Steinbrenner also talked up the Yankees’ rotation in its current state, sans an external ace.

“Overall, I like our rotation right now,” he said. “If it was Opening Day 2020 tomorrow, I’d be a lot more comfortable than I was a year ago at this time.

“We know that [James] Paxton is the guy we traded for, the guy we thought he would be. We’re going to get [Luis] Severino back, [Jordan] Montgomery back. We got [Masahiro] Tanaka, [J.A.] Happ, [Jonathan Loaisiga] and maybe Deivi [Garcia, a prospect] at some point this year. So, it’s a good rotation.”

Steinbrenner absolved the rotation from blame in the Yankees’ abbreviated October this year, saying a lack of timely hitting played a greater role.

“I think our biggest problem in the postseason, despite what anybody may say, wasn’t the starting pitching,” he said.

Adding Cole or Strasburg or anyone else would be an attempt to get over their recent hump.
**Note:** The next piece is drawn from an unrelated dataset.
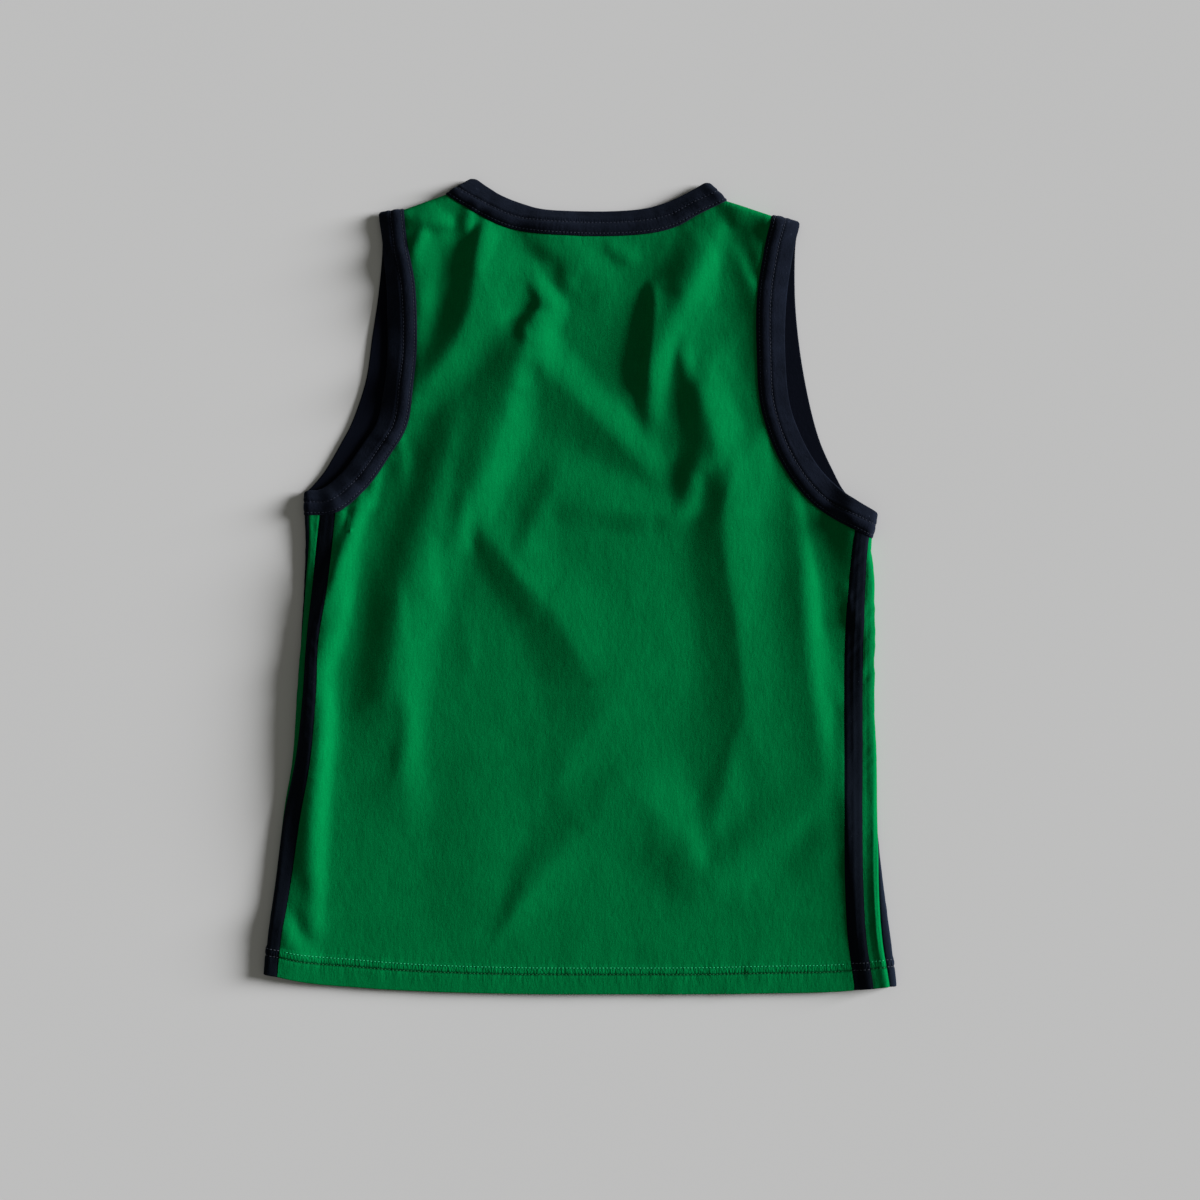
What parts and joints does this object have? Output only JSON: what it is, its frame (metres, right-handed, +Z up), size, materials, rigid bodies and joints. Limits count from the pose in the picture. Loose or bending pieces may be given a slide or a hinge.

The Yankees’ season ended in the American League Championship Series against the Astros, who also beat them in the ALCS in 2017. They haven’t so much as been to a World Series in the past decade, and they have won it just once in the past 19 years.

“We were absolutely good enough to beat [the Astros],” Steinbrenner said. “We enter every October with the mindset of winning a championship. We failed to do that. There’s no way to sugarcoat that. We’re all disappointed for our fans’ sakes. Had some good games in there, had a great Division Series. But in the end, in October, we failed.”